Under the bill, anyone interested in opening such a store would first need a variance from the city's zoning board. Currently, such operations do not need special permission.
Blackwell said the measure would reduce the number of nuisance takeout stores that attract customers who loiter, deal drugs and drink outside.
Requiring the variance, she said, would make it more difficult for prospective store owners to receive city approval and would give residents a chance to object.
The bill would not affect existing stores.
"We want the ability to try to regulate as much as we can those who allow their establishments to be hangouts," Blackwell said.
Councilman Darrell Clarke yesterday joined Blackwell and fellow Council members Frank DiCicco, Michael Nutter, Donna Reed Miller, Marian Tasco, and Council President Anna C. Verna, who have cosponsored the bill and sought to extend its proposed restrictions to their districts.
The committee also voted, 5-1, with Councilman David Cohen voting against, to recommend a bill to the full Council that would allow a 139,000-square-foot Wal-Mart to be built in Port Richmond.

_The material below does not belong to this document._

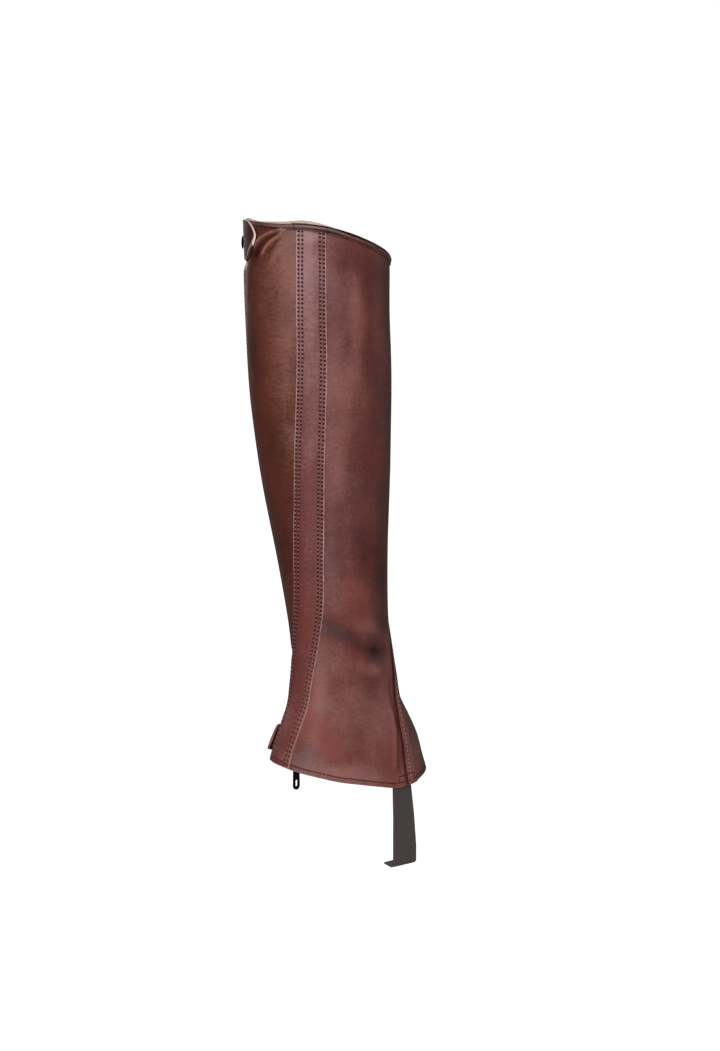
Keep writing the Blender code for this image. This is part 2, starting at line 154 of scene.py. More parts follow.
bm = bmesh.new()
bmesh.ops.create_grid(bm, x_segments=2, y_segments=40, size=1.0)
for vert in bm.verts:
    run = (vert.co.y + 1.0) / 2.0 * SWEEP_LONG
    turn = min(max((run - FLOOR_LONG) / SWEEP_BEND, 0.0), math.pi / 2)
    past = max(run - FLOOR_LONG - SWEEP_BEND * math.pi / 2, 0.0)
    vert.co.x *= SWEEP_HALF_WIDE
    vert.co.y = FLOOR_FRONT + min(run, FLOOR_LONG) + SWEEP_BEND * math.sin(turn)
    vert.co.z = -FLOOR_DEPTH + SWEEP_BEND * (1.0 - math.cos(turn)) + past
for face in bm.faces:
    face.smooth = True
sweep = in_scene("sweep", mesh_of("sweep", bm, pale))

# Outer panel: calf leather from the zip round the outer side to the shin, grain side out, burnished by hand
# so that it darkens in clouds and toward its edges. Its front edge lies under the band. The leg that all the
# pieces are laid on is given by its cross-sections, its rim and hem, and the lines down it.
WALL = 1.8  # thickness of the panels, in millimetres as all that follows
TALL = 420.0  # from the hem to the rim, as the tables of heights above the hem take it
SECTIONS = (
    # height, across, along, half length, half width, degrees the toe turns outward
    (-430, 23.1, -24, 83.3, 41.5, 49),
    (-402, 22.9, -20, 73.3, 38.8, 49),
    (-382, 22.6, -17, 66.4, 38, 48.8),
    (-366, 22.1, -14.8, 58.4, 35.6, 48.5),
    (-350, 21.3, -13, 50.6, 32.8, 47.6),
    (-330, 20.4, -10.2, 47.5, 31.5, 45),
    (-310, 19.3, -8, 45.3, 31.6, 41),
    (-290, 17.6, -6.8, 45.4, 33.9, 34.6),
    (-270, 15.7, -6, 45.8, 37.1, 28.6),
    (-230, 11.7, -3.8, 46.6, 42.5, 22),
    (-190, 8.5, -2, 49, 47.6, 16.3),
    (-150, 5.6, -1, 52, 51.5, 11.6),
    (-110, 3.4, -0.4, 54, 54.4, 7.6),
    (-70, 1.7, 0, 55, 55.5, 4.8),
    (-35, 0.4, 0, 55.6, 55.7, 3.8),
    (0, 0, 0, 55.8, 56, 3.4),
    (50, 0, 0, 56, 56.4, 3.4),
)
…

Steven Wolfson of Wolfson Verrichia Group Inc., a Plymouth Meeting firm that specializes in shopping centers, plans to build the Wal-Mart at the polluted and abandoned G.B. Goldman paper factory across the street from Northeastern Hospital on East Allegheny Avenue. Under the proposal, the developer would be responsible for cleaning up the asbestos-polluted site.
The committee's vote came despite the objections of some neighborhood residents, State Rep. John Taylor (R., Phila.), representatives from the food workers' and hospital workers' unions, and officials from Temple University Health Systems, which operates Northeastern Hospital.
They expressed concerns about traffic, jobs that might disappear at smaller stores unable to compete with the much larger Wal-Mart, and the ability of emergency personnel to access the hospital.
But Jenn Richards, a member of the Port Richmond Community Redevelopment Group, said the proposal would rid the neighborhood of an eyesore and fire hazard. "It makes Port Richmond a better place to live," Richards said.
Jerry Coughlin, business agent for Local 1856 of the United Brotherhood of Carpenters and Joiners, which would get many of the construction jobs the new store would create, also supported the proposal.
"We have hundreds and hundreds of carpenters out of work," Coughlin said. "Quite frankly, we need those jobs, and we need them now."